Mais exploiter deux chaînes de diffusion restait irréaliste à l’époque. Après quelques tentatives (comme La Larme du Diable, utilisant deux voies sans véritable stéréophonie), la recherche marque une longue pause.

La reprise des recherches : vers la naissance du couple ORTF

L’arrivée de la modulation de fréquence change tout. Dans les années 1956 et suivantes, grâce au système de double transmission mis au point par M. Herbaut, un véritable renouveau s’opère au Laboratoire d’acoustique de l’ORTF, sous la direction de M. Chatenay et de son adjoint M. Condamines.

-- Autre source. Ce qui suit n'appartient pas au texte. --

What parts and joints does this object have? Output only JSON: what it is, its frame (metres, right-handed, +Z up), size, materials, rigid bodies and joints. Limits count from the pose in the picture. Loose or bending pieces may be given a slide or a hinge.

Toutes les techniques stéréo existantes sont alors testées, comparées, évaluées en aveugle, par un large éventail d’auditeurs : musiciens, comédiens, techniciens, public, chefs opérateurs du son. De nombreuses têtes artificielles sont construites. Les essais montrent progressivement que le meilleur compromis entre naturalité, spatialisation et compatibilité est atteint avec une configuration simple :

➡️ Deux cardioïdes espacés de 17 cm et ouverts à 110°

C’est ainsi qu’apparaît ce que l’on appellera bientôt le couple ORTF, d’abord fabriqué artisanalement, puis développé industriellement par Schoeps.

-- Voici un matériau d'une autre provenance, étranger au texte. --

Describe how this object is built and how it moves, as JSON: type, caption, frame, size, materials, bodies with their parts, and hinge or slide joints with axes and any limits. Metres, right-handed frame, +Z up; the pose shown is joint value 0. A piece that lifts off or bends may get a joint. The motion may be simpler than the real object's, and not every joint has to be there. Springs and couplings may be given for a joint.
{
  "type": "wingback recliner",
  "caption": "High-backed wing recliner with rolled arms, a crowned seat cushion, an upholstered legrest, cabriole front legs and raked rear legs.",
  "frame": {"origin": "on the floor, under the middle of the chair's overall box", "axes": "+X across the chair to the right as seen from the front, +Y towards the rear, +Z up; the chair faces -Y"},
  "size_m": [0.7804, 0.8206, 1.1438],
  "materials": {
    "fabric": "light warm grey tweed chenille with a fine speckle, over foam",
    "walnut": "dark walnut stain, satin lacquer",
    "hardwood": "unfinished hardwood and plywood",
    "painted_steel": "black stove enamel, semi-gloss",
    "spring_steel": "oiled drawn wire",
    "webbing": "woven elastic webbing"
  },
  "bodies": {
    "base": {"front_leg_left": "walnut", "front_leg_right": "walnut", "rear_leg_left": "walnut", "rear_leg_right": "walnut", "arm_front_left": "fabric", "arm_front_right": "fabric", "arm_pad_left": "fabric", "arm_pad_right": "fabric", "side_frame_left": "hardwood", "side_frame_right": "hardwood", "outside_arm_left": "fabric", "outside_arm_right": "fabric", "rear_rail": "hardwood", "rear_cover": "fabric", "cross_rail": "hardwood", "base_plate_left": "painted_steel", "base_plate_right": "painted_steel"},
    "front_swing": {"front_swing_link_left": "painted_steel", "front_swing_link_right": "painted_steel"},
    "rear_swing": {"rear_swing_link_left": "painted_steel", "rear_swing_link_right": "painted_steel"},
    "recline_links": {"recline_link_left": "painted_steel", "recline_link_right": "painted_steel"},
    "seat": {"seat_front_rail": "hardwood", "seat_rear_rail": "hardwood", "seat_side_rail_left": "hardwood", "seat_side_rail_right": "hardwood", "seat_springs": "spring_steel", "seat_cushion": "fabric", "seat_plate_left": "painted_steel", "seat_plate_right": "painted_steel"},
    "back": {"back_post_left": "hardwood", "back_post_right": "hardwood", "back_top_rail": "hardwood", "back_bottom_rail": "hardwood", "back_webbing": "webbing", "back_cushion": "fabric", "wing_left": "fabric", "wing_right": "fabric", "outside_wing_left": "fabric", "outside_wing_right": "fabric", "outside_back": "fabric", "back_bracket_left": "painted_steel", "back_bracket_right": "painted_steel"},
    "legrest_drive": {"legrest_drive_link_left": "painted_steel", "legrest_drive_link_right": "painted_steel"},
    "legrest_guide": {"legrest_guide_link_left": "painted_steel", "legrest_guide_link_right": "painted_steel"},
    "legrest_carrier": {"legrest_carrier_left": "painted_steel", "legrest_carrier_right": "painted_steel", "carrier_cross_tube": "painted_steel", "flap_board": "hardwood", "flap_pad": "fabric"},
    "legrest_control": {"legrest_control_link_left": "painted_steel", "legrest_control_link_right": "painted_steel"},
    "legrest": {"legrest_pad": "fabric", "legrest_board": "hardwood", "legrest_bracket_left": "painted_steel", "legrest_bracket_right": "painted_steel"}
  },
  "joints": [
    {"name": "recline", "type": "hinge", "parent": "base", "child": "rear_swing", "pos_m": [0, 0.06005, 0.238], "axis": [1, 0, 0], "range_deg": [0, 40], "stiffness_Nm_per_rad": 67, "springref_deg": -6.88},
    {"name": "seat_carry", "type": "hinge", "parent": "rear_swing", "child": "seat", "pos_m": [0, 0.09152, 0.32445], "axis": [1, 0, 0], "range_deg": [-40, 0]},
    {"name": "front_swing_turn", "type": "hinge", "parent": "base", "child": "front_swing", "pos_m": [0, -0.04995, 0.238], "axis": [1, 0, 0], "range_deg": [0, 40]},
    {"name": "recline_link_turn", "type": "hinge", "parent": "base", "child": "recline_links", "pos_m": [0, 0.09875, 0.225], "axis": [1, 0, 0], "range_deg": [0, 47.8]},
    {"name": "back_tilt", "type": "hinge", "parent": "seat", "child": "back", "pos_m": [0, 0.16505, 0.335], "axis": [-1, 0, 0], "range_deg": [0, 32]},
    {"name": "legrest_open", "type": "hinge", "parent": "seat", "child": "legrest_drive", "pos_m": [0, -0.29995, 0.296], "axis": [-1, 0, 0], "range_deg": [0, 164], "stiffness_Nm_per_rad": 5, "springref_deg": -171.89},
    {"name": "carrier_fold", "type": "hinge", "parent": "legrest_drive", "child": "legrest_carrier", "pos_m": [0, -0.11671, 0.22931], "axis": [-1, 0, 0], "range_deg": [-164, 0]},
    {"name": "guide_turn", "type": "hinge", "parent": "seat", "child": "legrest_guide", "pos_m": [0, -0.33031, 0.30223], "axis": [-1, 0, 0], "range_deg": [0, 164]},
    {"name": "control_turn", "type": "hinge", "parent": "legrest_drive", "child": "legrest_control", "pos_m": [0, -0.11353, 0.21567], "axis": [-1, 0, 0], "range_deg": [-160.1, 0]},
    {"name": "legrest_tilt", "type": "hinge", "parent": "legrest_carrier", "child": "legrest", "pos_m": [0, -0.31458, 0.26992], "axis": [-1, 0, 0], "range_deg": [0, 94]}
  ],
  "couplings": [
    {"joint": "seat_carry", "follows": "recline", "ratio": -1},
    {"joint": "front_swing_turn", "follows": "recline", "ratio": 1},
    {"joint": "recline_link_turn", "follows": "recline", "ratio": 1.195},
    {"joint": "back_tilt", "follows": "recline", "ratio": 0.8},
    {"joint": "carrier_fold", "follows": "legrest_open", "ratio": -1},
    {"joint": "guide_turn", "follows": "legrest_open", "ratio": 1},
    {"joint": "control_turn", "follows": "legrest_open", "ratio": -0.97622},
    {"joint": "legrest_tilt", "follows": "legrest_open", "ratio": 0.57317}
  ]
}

Les rencontres du Festival du Son

Chaque année, lors du Festival du Son à Paris, sous l’impulsion de Michel Philippot, ingénieurs et producteurs du monde entier comparent leurs meilleures réalisations. Ces rencontres sont décisives pour affiner les pratiques, confronter les philosophies et affirmer la méthode ORTF. Malgré ses qualités, le couple ORTF rencontre initialement une résistance importante :

  • Il est moins compatible en mono que les systèmes coïncidents (XY, MS).
  • Or, à l’époque, la majorité des auditeurs écoutent encore en monophonie.

Cette contrainte – aujourd’hui totalement dépassée – freine l’adoption du système français. Ironiquement, alors que la mono a disparu presque complètement, l’ORTF reste sous-utilisé… par habitude, bien plus que par raison technique.

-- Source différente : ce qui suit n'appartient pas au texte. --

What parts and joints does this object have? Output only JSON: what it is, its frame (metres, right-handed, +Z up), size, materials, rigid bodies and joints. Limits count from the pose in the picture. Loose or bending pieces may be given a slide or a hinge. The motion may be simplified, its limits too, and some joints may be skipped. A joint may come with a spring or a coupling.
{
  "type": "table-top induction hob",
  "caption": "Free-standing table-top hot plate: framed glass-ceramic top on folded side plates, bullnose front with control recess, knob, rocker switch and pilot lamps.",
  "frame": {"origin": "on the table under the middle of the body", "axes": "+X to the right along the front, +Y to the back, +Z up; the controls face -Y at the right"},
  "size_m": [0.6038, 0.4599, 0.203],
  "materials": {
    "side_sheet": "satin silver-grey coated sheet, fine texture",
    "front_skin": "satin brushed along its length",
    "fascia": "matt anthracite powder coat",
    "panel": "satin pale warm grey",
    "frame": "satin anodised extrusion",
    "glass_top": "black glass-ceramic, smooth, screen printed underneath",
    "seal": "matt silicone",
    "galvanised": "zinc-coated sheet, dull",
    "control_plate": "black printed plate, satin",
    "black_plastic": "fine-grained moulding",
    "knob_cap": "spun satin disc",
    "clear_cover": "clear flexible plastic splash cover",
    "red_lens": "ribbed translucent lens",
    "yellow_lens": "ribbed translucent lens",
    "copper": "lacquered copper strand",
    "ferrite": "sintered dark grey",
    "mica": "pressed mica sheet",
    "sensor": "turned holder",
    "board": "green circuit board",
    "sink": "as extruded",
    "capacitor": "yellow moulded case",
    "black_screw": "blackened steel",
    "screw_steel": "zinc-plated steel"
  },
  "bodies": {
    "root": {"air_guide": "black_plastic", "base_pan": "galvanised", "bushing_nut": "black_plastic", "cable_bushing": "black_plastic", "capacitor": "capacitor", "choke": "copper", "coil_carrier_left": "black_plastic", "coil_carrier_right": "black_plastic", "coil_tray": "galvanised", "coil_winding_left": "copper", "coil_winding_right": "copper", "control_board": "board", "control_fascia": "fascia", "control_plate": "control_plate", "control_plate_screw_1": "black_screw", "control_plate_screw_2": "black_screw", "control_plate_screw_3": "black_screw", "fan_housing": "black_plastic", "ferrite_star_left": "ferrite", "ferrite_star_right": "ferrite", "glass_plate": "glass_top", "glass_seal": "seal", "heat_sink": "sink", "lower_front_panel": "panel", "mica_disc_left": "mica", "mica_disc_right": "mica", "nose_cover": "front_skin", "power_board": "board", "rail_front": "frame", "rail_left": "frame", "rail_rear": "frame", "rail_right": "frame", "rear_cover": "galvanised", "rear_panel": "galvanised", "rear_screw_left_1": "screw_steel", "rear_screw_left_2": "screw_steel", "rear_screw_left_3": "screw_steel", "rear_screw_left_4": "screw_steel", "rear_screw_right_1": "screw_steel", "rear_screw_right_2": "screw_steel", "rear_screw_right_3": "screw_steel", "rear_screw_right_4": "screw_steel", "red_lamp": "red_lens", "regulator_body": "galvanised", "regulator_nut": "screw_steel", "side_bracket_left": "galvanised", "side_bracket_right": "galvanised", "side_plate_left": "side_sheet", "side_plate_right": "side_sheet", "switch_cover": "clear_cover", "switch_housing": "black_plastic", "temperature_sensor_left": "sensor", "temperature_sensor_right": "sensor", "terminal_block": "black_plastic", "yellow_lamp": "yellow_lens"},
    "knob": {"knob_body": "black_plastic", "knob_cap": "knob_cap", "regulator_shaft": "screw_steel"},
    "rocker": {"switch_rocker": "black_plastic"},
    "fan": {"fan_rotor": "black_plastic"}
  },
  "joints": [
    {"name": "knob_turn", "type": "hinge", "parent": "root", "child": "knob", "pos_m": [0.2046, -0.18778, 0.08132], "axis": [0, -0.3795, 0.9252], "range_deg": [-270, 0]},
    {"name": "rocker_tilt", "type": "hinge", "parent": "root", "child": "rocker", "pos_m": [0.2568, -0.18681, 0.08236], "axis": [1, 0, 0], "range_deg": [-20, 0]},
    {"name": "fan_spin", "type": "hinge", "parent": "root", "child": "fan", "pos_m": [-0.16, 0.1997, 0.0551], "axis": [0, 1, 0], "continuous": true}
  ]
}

Qu’est-ce que la technique ORTF ?

Développée officiellement dans les années 1960 par Albert Laracine, la technique ORTF repose sur :

  • Deux microphones cardioïdes
  • Écartés de 17 cm
  • Ouverts à 110°

Elle combine :

  • une image large et naturelle,
  • une bonne localisation,
  • une captation réaliste de la profondeur.

L’ORTF offre un compromis équilibré entre les systèmes coïncidents (plus précis mais moins enveloppants) et les configurations AB (plus larges mais moins localisantes).

Placement et compromis acoustiques

En théorie, e placement optimal correspond à un Recording Angle (SRA) entre 67° et 101°, assurant une image précise et peu distordue. En pratique, pour éviter un excès de réverbération, on rapproche souvent l’ORTF de la source. Cela provoque toutefois un « aplatissement » de l’image sur les instruments situés hors SRA : plusieurs rangées d’un même pupitre peuvent sembler venir du même point. L’ingénieur doit alors choisir : Précision de l’image ou Présence et clarté sonore

Pour élargir la scène sonore lors d’enregistrements orchestraux, il est fréquent d’ajouter : deux omnis ou deux subcardioïdes placés en « outriggers ». Cette combinaison est aujourd’hui l’un des standards du classique.

Schoeps : un acteur majeur de l’ORTF

La chronologie suivante montre l’évolution du matériel dédié :

  • 1962 : utilisation de microphones à lampes Schoeps (M 221 B)
  • 1974 : systèmes Colette + barre STC pour montage simplifié
  • 1976 : premier MSTC, micro conçu spécifiquement pour l’ORTF
  • 1992 : MSTC 6 compatible 12/48 V
  • 2021 : MSTC 7, électronique modernisée et consommation réduite

Albert Laracine : une vision du son

Laracine n’était pas seulement un ingénieur : c’était un penseur du son. Il affirmait :

« La musique est un art de communication. Fragmenter le son, c’est perdre une part essentielle de cette communication. »

Il défendait une approche globale, naturelle, fidèle à la perception humaine. Le couple ORTF incarne exactement cette philosophie. L’histoire de l’ORTF s’inscrit dans un contexte d’innovation permanente : développement des premières consoles, du FM stéréo, de l’écoute triangulaire, des tests internationaux…

L’apport d’Albert Laracine reste fondamental.
Chaque fois que nous plaçons deux cardioïdes espacés de 17 cm et ouverts à 110°, c’est un peu de son héritage qui continue de vivre.